Emperor of the Air
Various judicial authorities saw through the ruse and tried to shut down Berlusconi's operation. When the battle came to a head and Fininvest was threatened with a court-ordered blackout, Craxi, then prime minister, issued a special decree keeping Berlusconi's television stations on the air. Berlusconi's gratitude was expressed in several ways. He made Craxi the best man at his wedding to his second wife. And prosecutors in Milan have located at least $6 million that was moved from foreign bank accounts belonging to Fininvest to bank accounts in Tunisia they insist are controlled by Craxi.
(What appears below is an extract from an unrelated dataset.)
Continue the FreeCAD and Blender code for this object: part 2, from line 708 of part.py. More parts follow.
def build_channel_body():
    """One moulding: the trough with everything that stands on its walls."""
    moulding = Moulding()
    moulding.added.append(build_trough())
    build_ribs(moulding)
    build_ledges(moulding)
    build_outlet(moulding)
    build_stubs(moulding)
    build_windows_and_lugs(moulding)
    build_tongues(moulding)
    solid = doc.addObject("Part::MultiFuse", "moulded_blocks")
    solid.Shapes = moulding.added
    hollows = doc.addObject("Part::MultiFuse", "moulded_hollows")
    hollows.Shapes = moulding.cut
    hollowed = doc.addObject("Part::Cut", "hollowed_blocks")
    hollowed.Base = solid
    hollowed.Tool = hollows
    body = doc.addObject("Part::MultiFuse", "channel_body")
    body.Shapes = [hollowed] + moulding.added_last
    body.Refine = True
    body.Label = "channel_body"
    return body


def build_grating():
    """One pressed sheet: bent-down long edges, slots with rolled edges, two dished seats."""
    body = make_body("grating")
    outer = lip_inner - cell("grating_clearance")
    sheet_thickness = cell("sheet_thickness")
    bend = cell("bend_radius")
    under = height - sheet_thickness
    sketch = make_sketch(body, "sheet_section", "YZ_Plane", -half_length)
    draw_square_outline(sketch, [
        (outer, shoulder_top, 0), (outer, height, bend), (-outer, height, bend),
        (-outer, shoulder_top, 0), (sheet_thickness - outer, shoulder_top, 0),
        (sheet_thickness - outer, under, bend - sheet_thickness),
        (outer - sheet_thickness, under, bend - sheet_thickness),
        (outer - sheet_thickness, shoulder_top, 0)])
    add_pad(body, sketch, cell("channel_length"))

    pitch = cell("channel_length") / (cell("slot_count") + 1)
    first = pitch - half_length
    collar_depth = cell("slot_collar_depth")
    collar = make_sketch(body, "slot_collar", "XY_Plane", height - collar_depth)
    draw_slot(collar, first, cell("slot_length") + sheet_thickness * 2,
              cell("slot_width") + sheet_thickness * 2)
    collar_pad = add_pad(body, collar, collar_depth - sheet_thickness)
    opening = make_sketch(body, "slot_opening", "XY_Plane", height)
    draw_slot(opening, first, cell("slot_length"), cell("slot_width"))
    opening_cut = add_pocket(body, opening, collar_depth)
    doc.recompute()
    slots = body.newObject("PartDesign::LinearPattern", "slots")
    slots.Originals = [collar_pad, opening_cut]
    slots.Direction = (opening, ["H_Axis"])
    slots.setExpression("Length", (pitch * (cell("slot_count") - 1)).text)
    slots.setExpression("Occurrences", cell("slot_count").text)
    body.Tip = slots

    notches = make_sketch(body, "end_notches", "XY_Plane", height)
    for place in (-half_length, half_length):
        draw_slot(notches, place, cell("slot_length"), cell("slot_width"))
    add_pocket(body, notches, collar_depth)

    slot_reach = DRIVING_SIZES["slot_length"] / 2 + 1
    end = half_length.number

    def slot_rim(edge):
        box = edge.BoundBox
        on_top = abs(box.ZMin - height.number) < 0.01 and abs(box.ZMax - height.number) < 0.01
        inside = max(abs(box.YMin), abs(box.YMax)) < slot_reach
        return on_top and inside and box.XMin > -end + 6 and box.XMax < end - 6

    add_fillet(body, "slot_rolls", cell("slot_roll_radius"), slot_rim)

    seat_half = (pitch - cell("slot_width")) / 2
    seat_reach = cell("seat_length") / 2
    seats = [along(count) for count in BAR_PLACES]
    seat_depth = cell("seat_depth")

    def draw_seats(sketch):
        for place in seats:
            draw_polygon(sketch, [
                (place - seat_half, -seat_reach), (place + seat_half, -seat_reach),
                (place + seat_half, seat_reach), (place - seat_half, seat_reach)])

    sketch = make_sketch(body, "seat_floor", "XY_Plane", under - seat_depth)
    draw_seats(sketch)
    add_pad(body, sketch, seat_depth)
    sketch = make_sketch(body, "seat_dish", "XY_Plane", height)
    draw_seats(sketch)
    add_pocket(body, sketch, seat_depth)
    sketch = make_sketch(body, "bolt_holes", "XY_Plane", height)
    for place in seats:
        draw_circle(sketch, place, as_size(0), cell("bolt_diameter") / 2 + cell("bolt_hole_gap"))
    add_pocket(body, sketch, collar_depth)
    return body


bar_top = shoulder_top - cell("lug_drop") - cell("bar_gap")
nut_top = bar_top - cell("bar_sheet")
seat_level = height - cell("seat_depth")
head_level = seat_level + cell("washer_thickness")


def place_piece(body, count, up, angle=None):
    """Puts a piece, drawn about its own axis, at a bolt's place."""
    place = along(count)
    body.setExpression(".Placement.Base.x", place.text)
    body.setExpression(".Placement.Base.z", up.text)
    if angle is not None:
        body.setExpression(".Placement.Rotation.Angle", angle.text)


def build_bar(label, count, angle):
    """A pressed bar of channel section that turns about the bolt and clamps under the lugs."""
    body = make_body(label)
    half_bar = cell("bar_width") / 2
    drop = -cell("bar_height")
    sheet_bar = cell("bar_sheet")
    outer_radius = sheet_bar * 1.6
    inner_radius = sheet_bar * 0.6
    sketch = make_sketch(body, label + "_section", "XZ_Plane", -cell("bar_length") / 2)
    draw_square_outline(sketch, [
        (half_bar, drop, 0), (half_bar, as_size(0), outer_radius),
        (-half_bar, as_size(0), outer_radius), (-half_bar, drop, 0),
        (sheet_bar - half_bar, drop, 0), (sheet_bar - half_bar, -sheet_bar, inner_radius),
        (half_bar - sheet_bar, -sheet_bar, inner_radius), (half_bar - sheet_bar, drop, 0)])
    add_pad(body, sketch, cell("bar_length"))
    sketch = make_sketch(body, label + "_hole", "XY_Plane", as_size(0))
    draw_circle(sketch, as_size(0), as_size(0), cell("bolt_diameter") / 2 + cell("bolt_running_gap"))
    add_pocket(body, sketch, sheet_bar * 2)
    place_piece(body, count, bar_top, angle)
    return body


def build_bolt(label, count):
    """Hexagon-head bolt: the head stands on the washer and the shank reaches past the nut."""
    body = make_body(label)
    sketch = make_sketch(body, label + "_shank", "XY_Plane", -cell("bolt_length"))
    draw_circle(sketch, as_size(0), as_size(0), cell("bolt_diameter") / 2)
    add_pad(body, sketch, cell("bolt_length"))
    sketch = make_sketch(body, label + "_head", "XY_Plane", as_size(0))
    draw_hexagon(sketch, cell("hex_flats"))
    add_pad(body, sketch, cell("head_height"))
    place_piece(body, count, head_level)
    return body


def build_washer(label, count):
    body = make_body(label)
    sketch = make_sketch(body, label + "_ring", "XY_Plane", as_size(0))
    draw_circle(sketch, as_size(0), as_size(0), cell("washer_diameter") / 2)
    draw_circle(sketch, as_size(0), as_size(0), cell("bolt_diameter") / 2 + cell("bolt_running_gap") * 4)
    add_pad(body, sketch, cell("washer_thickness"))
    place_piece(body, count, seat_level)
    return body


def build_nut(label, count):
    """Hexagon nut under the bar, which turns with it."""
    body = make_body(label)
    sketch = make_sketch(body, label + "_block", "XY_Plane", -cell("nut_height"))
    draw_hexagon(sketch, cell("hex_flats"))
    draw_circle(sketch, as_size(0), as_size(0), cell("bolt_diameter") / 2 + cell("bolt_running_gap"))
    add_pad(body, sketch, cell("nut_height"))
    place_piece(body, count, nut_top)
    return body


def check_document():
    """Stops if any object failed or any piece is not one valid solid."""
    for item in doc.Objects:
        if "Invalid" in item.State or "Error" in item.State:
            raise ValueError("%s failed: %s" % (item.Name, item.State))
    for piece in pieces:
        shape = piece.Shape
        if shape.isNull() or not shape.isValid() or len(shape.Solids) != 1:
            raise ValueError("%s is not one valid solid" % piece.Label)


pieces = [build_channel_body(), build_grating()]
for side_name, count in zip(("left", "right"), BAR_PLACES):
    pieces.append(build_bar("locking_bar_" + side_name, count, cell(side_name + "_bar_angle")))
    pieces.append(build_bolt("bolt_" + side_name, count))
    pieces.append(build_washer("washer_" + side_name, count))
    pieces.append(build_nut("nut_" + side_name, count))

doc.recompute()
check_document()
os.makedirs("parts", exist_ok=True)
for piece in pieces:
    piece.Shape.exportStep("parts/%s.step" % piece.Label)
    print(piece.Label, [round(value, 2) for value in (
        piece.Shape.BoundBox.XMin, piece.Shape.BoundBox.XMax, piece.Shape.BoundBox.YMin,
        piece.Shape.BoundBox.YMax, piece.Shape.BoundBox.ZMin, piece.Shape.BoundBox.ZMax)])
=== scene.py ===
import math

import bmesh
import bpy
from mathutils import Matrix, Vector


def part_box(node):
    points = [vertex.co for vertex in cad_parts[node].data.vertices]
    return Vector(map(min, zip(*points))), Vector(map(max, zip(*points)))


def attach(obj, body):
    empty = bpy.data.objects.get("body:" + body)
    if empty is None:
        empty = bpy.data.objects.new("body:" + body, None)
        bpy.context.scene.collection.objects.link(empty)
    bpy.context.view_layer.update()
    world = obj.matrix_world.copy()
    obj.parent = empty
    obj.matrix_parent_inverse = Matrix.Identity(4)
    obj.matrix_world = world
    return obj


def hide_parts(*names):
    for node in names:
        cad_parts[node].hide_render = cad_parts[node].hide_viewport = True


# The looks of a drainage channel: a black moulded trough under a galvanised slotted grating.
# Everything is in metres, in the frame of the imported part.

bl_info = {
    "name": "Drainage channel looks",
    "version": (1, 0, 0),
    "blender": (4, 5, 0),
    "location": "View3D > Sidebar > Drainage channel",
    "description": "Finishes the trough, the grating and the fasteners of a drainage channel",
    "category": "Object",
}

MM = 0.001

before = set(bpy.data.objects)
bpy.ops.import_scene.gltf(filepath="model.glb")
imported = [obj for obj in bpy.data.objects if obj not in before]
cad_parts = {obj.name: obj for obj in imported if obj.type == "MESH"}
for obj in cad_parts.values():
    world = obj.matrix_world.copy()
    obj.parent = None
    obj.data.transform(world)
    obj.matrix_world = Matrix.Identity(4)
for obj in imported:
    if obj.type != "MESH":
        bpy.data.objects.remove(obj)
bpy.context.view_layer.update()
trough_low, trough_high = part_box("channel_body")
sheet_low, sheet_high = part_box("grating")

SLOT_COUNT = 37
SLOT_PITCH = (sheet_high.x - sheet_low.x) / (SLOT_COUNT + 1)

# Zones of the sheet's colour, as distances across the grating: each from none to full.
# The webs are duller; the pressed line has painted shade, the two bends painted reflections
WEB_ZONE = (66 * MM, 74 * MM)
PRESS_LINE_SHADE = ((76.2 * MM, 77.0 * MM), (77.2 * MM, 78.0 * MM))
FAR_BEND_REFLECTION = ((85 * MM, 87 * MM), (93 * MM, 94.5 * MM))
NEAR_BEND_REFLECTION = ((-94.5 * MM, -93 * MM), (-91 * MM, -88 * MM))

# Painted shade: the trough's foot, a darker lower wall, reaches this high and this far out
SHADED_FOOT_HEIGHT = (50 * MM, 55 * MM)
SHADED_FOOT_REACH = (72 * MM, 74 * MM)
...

During the eighties, attempts were made to introduce antitrust legislation threatening Berlusconi's holdings, but the initiatives were in each case blocked by Craxi's Socialists. In 1990 Parliament passed its first major television law; the final version of the bill appeared to be tailor-made to fit Berlusconi's interests. It established that no individual could own more than three national networks, the number Berlusconi happened to own. It contained two measures that created the appearance of sacrifice on Berlusconi's part. One forced him to give up most of his share of a pay-TV satellite network, while the other established that the owner of a national TV network could not also possess a national daily newspaper. Berlusconi got around the second by "selling" his daily newspaper, the conservative Il Giornale, to his brother, Paolo. (He sold off most of his stock in the satellite TV venture to a group of investors, to some of whom he actually lent money enabling them to make the purchase.)
But the real scandal of the so-called Mammi Law, named after Communications Minister Oscar Mammi, is that Berlusconi's company Fininvest had paid off the principal drafters of the legislation. In 1993 a government official acknowledged receiving a 10 billion lire bribe (approximately $8 million at the time) for Minister Mammi and his party. Mammi's legislative aide, David Giacolone, received a personal payment of more than $300,000--which Fininvest insists was a "consulting fee" but which magistrates consider a bribe.
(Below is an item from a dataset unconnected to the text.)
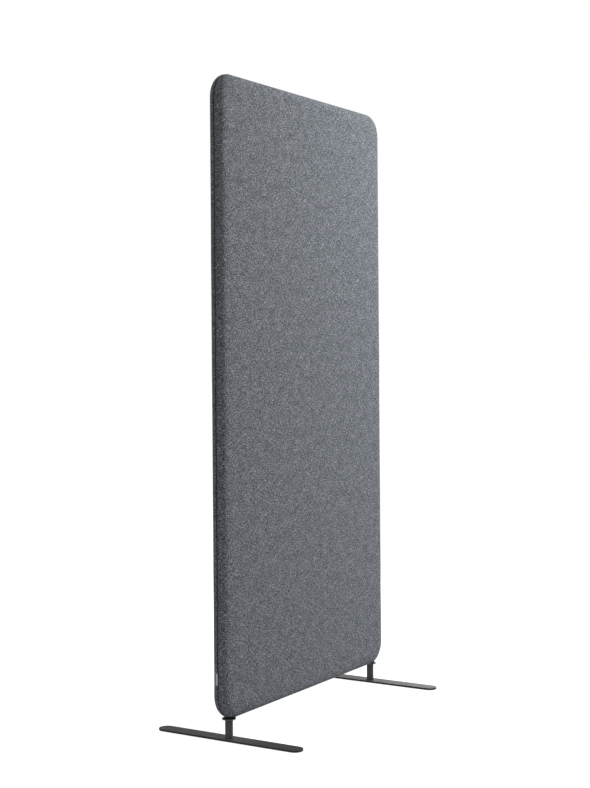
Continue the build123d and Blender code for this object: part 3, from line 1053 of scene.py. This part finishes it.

By 1994, when Berlusconi decided to enter politics, prosecutors had begun to discover the trail of Fininvest bribes, and Berlusconi's political protectors were either in jail, under indictment or, like Craxi, had fled the country. "If I don't enter politics, they'll tear me to pieces," he told Indro Montanelli, the editor in chief of his paper Il Giornale. Montanelli was to become one of the first victims of the conflicts of interest created by the new hybrid creature, Berlusconi-politician. Sharing a basic conservative orientation with Montanelli, Berlusconi had left him free to run the newspaper, which Montanelli himself founded. But when Il Giornale refused to endorse Berlusconi as candidate the editor found himself under siege. First there were angry calls from Berlusconi himself--even though he had officially sold the paper to his brother. Then the anchorman of one of Berlusconi's TV networks actually called for Montanelli's resignation on the air. Finally, Berlusconi entered the newsroom and insisted on addressing the staff himself, berating them for their fainthearted support. Montanelli resigned in protest after the incident and a more pliant editor was hired.
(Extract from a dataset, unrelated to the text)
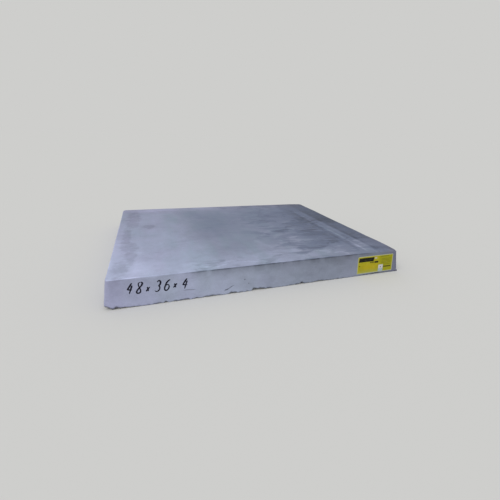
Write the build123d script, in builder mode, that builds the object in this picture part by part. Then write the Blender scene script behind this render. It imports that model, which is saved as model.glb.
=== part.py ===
"""Lightweight concrete equipment pad, 36 x 48 x 4 inches.

A block of expanded polystyrene is cased in glass-fibre reinforced cement: a structural backing coat
against the foam, open glass mesh over it, and a fine face coat outside. The cement covers the top and
the four sides and turns in under the foam as a rim. A printed label and a small batch sticker are stuck
to the front.

Frame: +X runs along the front from left to right, +Y towards the back, +Z up. The origin is the centre of
the underside. Millimetres.
"""

import os

from build123d import *

INCH = 25.4

# The pad
pad_length = 48 * INCH
pad_width = 36 * INCH
pad_height = 4 * INCH
draft = 16.0  # how far each side leans in over the full height, so that the pad leaves its mould
corner_radius = 30.0  # upright corners, at the base
top_edge_radius = 8.0

# The layers, each measured inward from the outer faces
face_depth = 4.0  # outside of the mesh that is wrapped over the edges
backing_depth = 5.0  # outside of the backing coat
foam_depth = 0.5 * INCH  # outside of the foam

# The glass mesh: two crossing sets of flat strands, one lying on the other
mesh_pitch = 0.5 * INCH
strand_width = 1.5
strand_layer = 0.5  # the room that one set of strands has
strand_gap = 0.02  # each strand's clearance from what is next to it
edge_mesh_reach = 170.0  # how far an edge mesh runs in over the top
mesh_lap = 65.0  # how far the top mesh lies over each edge mesh
mesh_foot = 12.0  # the mesh stops this far above the ground
corner_mesh_flat = 60.0  # how far a corner mesh runs along each side, past the rounded corner

# The cement rim under the foam
rim_width = 38.0

# Label and sticker, centred at these places on the front
label_size = (190.0, 76.0, 0.25)
label_x = 476.0
label_z = 47.0
sticker_size = (25.0, 30.0, 0.15)
sticker_from_label = (30.0, -21.0)  # from the label's centre, along the front and up it

# Worked out from those
draft_angle = Vector(0, 0, 1).get_angle(Vector(draft, 0, pad_height))
top_mesh_inset = edge_mesh_reach - mesh_lap
strand_thickness = strand_layer - 2 * strand_gap
outer_strands = face_depth + strand_gap  # depth of the outer set of strands in an edge or corner mesh
inner_strands = outer_strands + strand_layer


def lean(height):
    """How far a side stands in from its foot at this height."""
    return draft * height / pad_height


def inset_block(depth, foot=0.0):
    """The solid that lies `depth` inside the pad's top and sides, from `foot` up."""
    top = pad_height - depth
    inset = depth + lean(foot)
    with BuildPart() as block:
        with BuildSketch(Plane.XY.offset(foot)):
            RectangleRounded(pad_length - 2 * inset, pad_width - 2 * inset, corner_radius - inset)
        extrude(amount=top - foot, taper=draft_angle)
        if depth < top_edge_radius:
            fillet(block.faces().sort_by(Axis.Z)[-1].edges(), radius=top_edge_radius - depth)
    return block.part


def plate(inset, bottom, top):
    """A flat rectangular plate, `inset` in from the pad's base outline."""
    with BuildPart() as slab:
        with BuildSketch(Plane.XY.offset(bottom)):
            Rectangle(pad_length - 2 * inset, pad_width - 2 * inset)
        extrude(amount=top - bottom)
    return slab.part


def evenly(length, pitch):
    """Positions along a length, centred on it, a pitch apart."""
    count = int(length // pitch) + 1
    return [(i - (count - 1) / 2) * pitch for i in range(count)]


def save(piece, name):
    """Labels a finished piece and writes its STEP file."""
    piece.part.label = name
    export_step(piece.part, f"parts/{name}.step")


# ---------------------------------------------------------------- foam and cement


def make_foam_core():
    """The polystyrene block, rebated round its underside for the cement rim."""
    rim_depth = foam_depth - face_depth
    with BuildPart() as foam_core:
        add(inset_block(foam_depth))
        with BuildSketch(Plane.XY):
            Rectangle(pad_length, pad_width)
            Rectangle(
                pad_length - 2 * (foam_depth + rim_width),
                pad_width - 2 * (foam_depth + rim_width),
                mode=Mode.SUBTRACT,
            )
        extrude(amount=rim_depth, mode=Mode.SUBTRACT)
    return foam_core


def make_backing_coat(foam_core):
    """The structural cement. Its top is raised by one mesh thickness inside the edge meshes."""
    with BuildPart() as backing_coat:
        add(inset_block(backing_depth))
        add(plate(edge_mesh_reach, pad_height - foam_depth, pad_height - face_depth))
        add(foam_core.part, mode=Mode.SUBTRACT)
    return backing_coat


def make_face_coat():
    """The outer cement. It is thicker at its foot, below the mesh, and thinner over the top mesh."""
    top_of_top_mesh = pad_height - face_depth + 2 * strand_layer
    with BuildPart() as face_coat:
        add(inset_block(0))
        add(inset_block(backing_depth), mode=Mode.SUBTRACT)
        add(inset_block(face_depth, foot=mesh_foot), mode=Mode.SUBTRACT)
        add(plate(top_mesh_inset, pad_height - foam_depth, top_of_top_mesh), mode=Mode.SUBTRACT)
    return face_coat


# ---------------------------------------------------------------- glass mesh


def make_top_mesh():
    """The flat mesh over the top. It lies on the backing coat and laps over the edge meshes."""
    length = pad_length - 2 * top_mesh_inset
    width = pad_width - 2 * top_mesh_inset
    bottom = pad_height - face_depth + strand_gap
    with BuildPart() as top_mesh:
        with BuildSketch(Plane.XY.offset(bottom)):
            with Locations(*[(0, y) for y in evenly(width - strand_width, mesh_pitch)]):
                Rectangle(length, strand_width)
        extrude(amount=strand_thickness)
        with BuildSketch(Plane.XY.offset(bottom + strand_layer)):
            with Locations(*[(x, 0) for x in evenly(length - strand_width, mesh_pitch)]):
                Rectangle(strand_width, width)
        extrude(amount=strand_thickness)
    return top_mesh


def edge_plane(side, along):
    """A plane across one edge of the pad: x points inward, y up, and z along the edge.

    Its origin is on the base outline, `along` the edge from its middle.
    """
    inward = {
        "front": Vector(0, 1, 0),
        "back": Vector(0, -1, 0),
        "left": Vector(1, 0, 0),
        "right": Vector(-1, 0, 0),
    }[side]
    z_dir = inward.cross(Vector(0, 0, 1))
    half_depth = (pad_width if side in ("front", "back") else pad_length) / 2
    return Plane(origin=inward * -half_depth + z_dir * along, x_dir=inward, z_dir=z_dir)


def fold_line(depth, reach):
    """The line `depth` inside the pad, in an edge plane: over the top from `reach`, then down the side."""
    top = pad_height - depth
    return FilletPolyline(
        (reach, top),
        (depth + lean(top), top),
        (depth + lean(mesh_foot), mesh_foot),
        radius=top_edge_radius - depth,
    )


def folded_strands(planes, reach):
    """The sections of strands across an edge, on the top and down the side."""
    with BuildSketch(*planes) as strands:
        with BuildLine():
            outer = fold_line(outer_strands, reach)
            inner = fold_line(outer_strands + strand_thickness, reach)
            Line(outer @ 0, inner @ 0)
            Line(outer @ 1, inner @ 1)
        make_face()
    return strands.sketch


def make_edge_mesh(side):
    """The mesh strip that is folded over one edge, with a leg on the top and a leg down the side.

    The top legs of neighbouring strips meet in a mitre. The side legs stop at the corner meshes.
    """
    half_length = (pad_length if side in ("front", "back") else pad_width) / 2
    side_half = half_length - corner_radius - corner_mesh_flat - 2 * strand_width
    top_start = backing_depth + draft + top_edge_radius
    full_half = half_length - edge_mesh_reach
    across = evenly(2 * (half_length - top_start - strand_width), mesh_pitch)
    inner_top = pad_height - inner_strands

    with BuildPart() as edge_mesh:
        # Across the edge: whole strands, those that the mitre shortens, and those over a corner mesh
        whole = folded_strands([edge_plane(side, a) for a in across if abs(a) <= full_half], edge_mesh_reach)
        extrude(whole, amount=strand_width / 2, both=True)
        for a in [a for a in across if abs(a) > full_half]:
            reach = half_length - abs(a) - strand_width
            if abs(a) <= side_half:
                extrude(folded_strands([edge_plane(side, a)], reach), amount=strand_width / 2, both=True)
            elif reach > top_start + strand_width:
                with BuildSketch(edge_plane(side, a)):
                    with Locations((top_start, pad_height - outer_strands)):
                        Rectangle(reach - top_start, strand_thickness, align=(Align.MIN, Align.MAX))
                extrude(amount=strand_width / 2, both=True)
        # Along the edge, on the top
        span = edge_mesh_reach - top_start
        for u in evenly(span - strand_width, mesh_pitch):
            inward = top_start + span / 2 + u
            with BuildSketch(edge_plane(side, 0)):
                with Locations((inward, inner_top)):
                    Rectangle(strand_width, strand_thickness, align=(Align.CENTER, Align.MAX))
            extrude(amount=half_length - inward - strand_width, both=True)
        # Along the edge, on the side
        with BuildSketch(edge_plane(side, 0)):
            for height in side_heights():
                with Locations(Location((inner_strands + lean(height), height), -draft_angle)):
                    Rectangle(strand_thickness, strand_width, align=(Align.MIN, Align.CENTER))
        extrude(amount=side_half, both=True)
    return edge_mesh


def side_heights():
    """The heights of the level strands on a side."""
    top = pad_height - backing_depth - top_edge_radius
    return [(top + mesh_foot) / 2 + v for v in evenly(top - mesh_foot - strand_width, mesh_pitch)]


def corner_line(x_sign, y_sign, inset):
    """The line round one upright corner, `inset` inside the base outline."""
    x, y = pad_length / 2 - inset, pad_width / 2 - inset
    reach = corner_radius + corner_mesh_flat - inset
    points = [(x - reach, y), (x, y), (x, y - reach)]
    return FilletPolyline(
        *[(x_sign * px, y_sign * py) for px, py in points],
        radius=corner_radius - inset,
    )


def corner_planes(x_sign, y_sign):
    """Upright planes facing inward round one corner: along both flats and on the arc between them."""
    to_flats = [corner_radius + i * mesh_pitch for i in range(int(corner_mesh_flat // mesh_pitch) + 1)]
    places = []
    for f in to_flats:
        places.append(((pad_length / 2 - f, pad_width / 2), (0, 1)))
        places.append(((pad_length / 2, pad_width / 2 - f), (1, 0)))
    slant = 0.5**0.5
    centre = (pad_length / 2 - corner_radius, pad_width / 2 - corner_radius)
    places.append((tuple(c + slant * corner_radius for c in centre), (slant, slant)))
    planes = []
    for (x, y), (out_x, out_y) in places:
        inward = Vector(-x_sign * out_x, -y_sign * out_y, 0)
        z_dir = inward.cross(Vector(0, 0, 1))
        planes.append(Plane(origin=(x_sign * x, y_sign * y, 0), x_dir=inward, z_dir=z_dir))
    return planes


def make_corner_mesh(x_sign, y_sign):
    """The mesh patch folded round one upright corner, between the side legs of two edge meshes."""
    foot = mesh_foot + 5 * strand_gap
    top = pad_height - backing_depth - top_edge_radius
    # A level strand stays clear of the sides, which lean in a little over its height
    level_thickness = strand_thickness - lean(strand_width)
    with BuildPart() as corner_mesh:
        for height in side_heights():
            inset = outer_strands + lean(height + strand_width / 2)
            with BuildSketch(Plane.XY.offset(height - strand_width / 2)):
                with BuildLine():
                    outer = corner_line(x_sign, y_sign, inset)
                    inner = corner_line(x_sign, y_sign, inset + level_thickness)
                    Line(outer @ 0, inner @ 0)
                    Line(outer @ 1, inner @ 1)
                make_face()
            extrude(amount=strand_width)
        with BuildSketch(*corner_planes(x_sign, y_sign)):
            with Locations(Location((inner_strands + lean(foot), foot), -draft_angle)):
                Rectangle(strand_thickness, top - foot, align=(Align.MIN, Align.MIN))
        extrude(amount=strand_width / 2, both=True)
    return corner_mesh


# ---------------------------------------------------------------- label and sticker


def front_place(x, z, lift):
    """A plane lying on the front face, `lift` in front of it: x along the front, y up it."""
    outward = Vector(0, -1, 0).rotate(Axis.X, -draft_angle)
    on_face = Vector(x, -pad_width / 2 + lean(z), z)
    return Plane(origin=on_face + outward * lift, x_dir=(1, 0, 0), z_dir=outward)


def make_label():
    """The printed product label on the front."""
    with BuildPart() as product_label:
        with BuildSketch(front_place(label_x, label_z, 0)):
            RectangleRounded(label_size[0], label_size[1], 2)
        extrude(amount=label_size[2])
    return product_label


def make_sticker():
    """The small batch sticker, stuck over the label's lower edge."""
    with BuildPart() as batch_sticker:
        with BuildSketch(front_place(label_x, label_z, label_size[2])):
            with Locations(sticker_from_label):
                RectangleRounded(sticker_size[0], sticker_size[1], 1)
        extrude(amount=sticker_size[2])
    return batch_sticker


# ---------------------------------------------------------------- the assembly

os.makedirs("parts", exist_ok=True)

foam_core = make_foam_core()
save(foam_core, "foam_core")
save(make_backing_coat(foam_core), "backing_coat")
save(make_face_coat(), "face_coat")
save(make_top_mesh(), "top_mesh")
for side in ("front", "back", "left", "right"):
    save(make_edge_mesh(side), f"{side}_edge_mesh")
for x_sign, x_name in ((-1, "left"), (1, "right")):
    for y_sign, y_name in ((-1, "front"), (1, "back")):
        save(make_corner_mesh(x_sign, y_sign), f"{y_name}_{x_name}_corner_mesh")
save(make_label(), "product_label")
save(make_sticker(), "batch_sticker")
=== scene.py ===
"""The looks of a lightweight concrete equipment pad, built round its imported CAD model.

The frame is the CAD's: metres, +X along the front from left to right, +Y towards the back, +Z up, and the
origin at the centre of the underside. Four CAD nodes are replaced by pieces with the real surface: the face
coat, the backing coat, the label and its sticker. The foam and the glass mesh keep their CAD shape.
"""

import math

import bpy
import numpy as np
from mathutils import Matrix, Vector, noise


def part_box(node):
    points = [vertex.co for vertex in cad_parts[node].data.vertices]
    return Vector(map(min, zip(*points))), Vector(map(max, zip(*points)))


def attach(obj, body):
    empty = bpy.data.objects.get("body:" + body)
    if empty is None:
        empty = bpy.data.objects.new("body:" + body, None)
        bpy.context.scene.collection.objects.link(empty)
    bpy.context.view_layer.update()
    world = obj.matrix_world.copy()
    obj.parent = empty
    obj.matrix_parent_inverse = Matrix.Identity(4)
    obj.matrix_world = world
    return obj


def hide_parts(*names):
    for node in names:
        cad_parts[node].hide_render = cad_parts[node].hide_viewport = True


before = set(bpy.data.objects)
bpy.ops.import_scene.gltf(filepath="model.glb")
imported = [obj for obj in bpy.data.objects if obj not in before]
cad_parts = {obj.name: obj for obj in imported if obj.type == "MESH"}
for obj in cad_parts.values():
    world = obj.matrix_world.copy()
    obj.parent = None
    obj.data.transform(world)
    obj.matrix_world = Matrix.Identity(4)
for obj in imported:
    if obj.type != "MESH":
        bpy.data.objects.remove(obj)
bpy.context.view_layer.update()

MM = 0.001

# The pad, as the CAD has it
low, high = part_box("face_coat")
length, width, height = high - low
draft = 16 * MM  # how far each side leans in over the full height
corner_radius = 30 * MM
mesh_foot = 12 * MM  # the glass mesh stops this far above the ground
coat_depth = 5 * MM  # the face coat below the mesh
coat_depth_on_mesh = 4 * MM
coat_depth_on_lap = 3 * MM
foam_depth = 12.7 * MM
foam_rebate = 8.7 * MM
rim_width = 38 * MM
top_mesh_inset = 103 * MM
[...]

In the election campaign Berlusconi showed how powerful the synergy of media and politics can be. His campaign manager, Marcello Dell'Utri, was the head of the advertising wing of Fininvest, a company called Pubblitalia. Dell'Utri used the sales staff of the company as his electoral machine and recruited a vast number of candidates from among Berlusconi employees, consultants and business partners. Some twenty new members of the Italian Parliament were people who depended directly on Berlusconi for their daily bread. Forza Italia became known as the partito-azienda, the "company party."
Berlusconi introduced a new level of media sophistication into Italian political life. He blanketed the airwaves with catchy, slickly produced commercials and was constantly present on every network. Moreover, the Fininvest network newsbroadcasts were virtually indistinguishable from advertisements. When handling the delicate issue of political bribery, Berlusconi network news broadcasters would actually read company press releases as if they were independently prepared newscasts. (One anchorwoman told me that she was yanked off the air and berated violently when, out of professional scruple, she added the words, "according to the company," to one of these press-release broadcasts.)